Certification of Diesel Mechanics in Alaska
The state of Alaska does not require a license to become a diesel mechanic, but certification from National Institute for Automotive Service Excellence (ASE) is often listed as a preferred qualification among employers. A diesel mechanic who passes multiple tests for ASE certifications will have the opportunity to earn ASE Master Status. Having ASE certification gives an edge to applicants, as shops hiring them will know their skills have been tested.
Job Opportunities and Salary Outlook for Diesel Mechanics in Alaska
Nationwide, the Bureau of Labor Statistics reports that the diesel service technician and mechanic field is expected to grow by a rate of approximately 5 percent, which is steady but moderate growth.
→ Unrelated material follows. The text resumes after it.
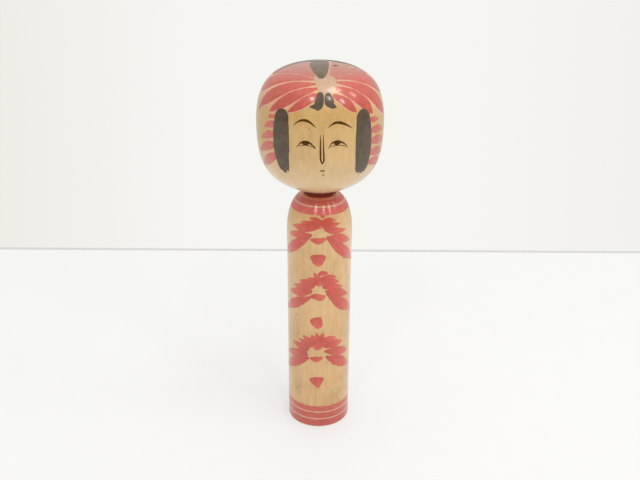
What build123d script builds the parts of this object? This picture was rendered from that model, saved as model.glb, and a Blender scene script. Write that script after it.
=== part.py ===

Within the state of Alaska, CareerOneStop expects growth within this field to be approximately 2 percent during the 10 years between 2016 and 2026. This is a bit lower than the national average, but Alaska is also much less densely populated than most other states.
The median annual salary paid to diesel mechanics in Alaska as of May 2018 was $68,270. This means that half of all the people who worked as a diesel mechanic earned more and half earned less. The hourly mean rate of pay during 2018 was $32.82. It will vary a bit in different areas of the state, with Anchorage offering a slightly higher rate of pay than Fairbanks.
Working as a Diesel Mechanic in Alaska
Choosing to become a diesel mechanic means that it’s not likely that two consecutive working days will be exactly the same. Some days might be slower and include only fluid, oil and tire changes, while others involve repairing a hydraulic system, servicing a heater or overhauling an entire engine.
Welding and being able to lift heavy parts are often expected, as is contact with customers. Work can be found with a large company seeking to maintain their fleet, with a family-owned business or possibly even a dealership. Within Alaska, given its terrain, population and geography, there are more likely to be jobs available near larger cities, such as Juneau, Anchorage and Fairbanks.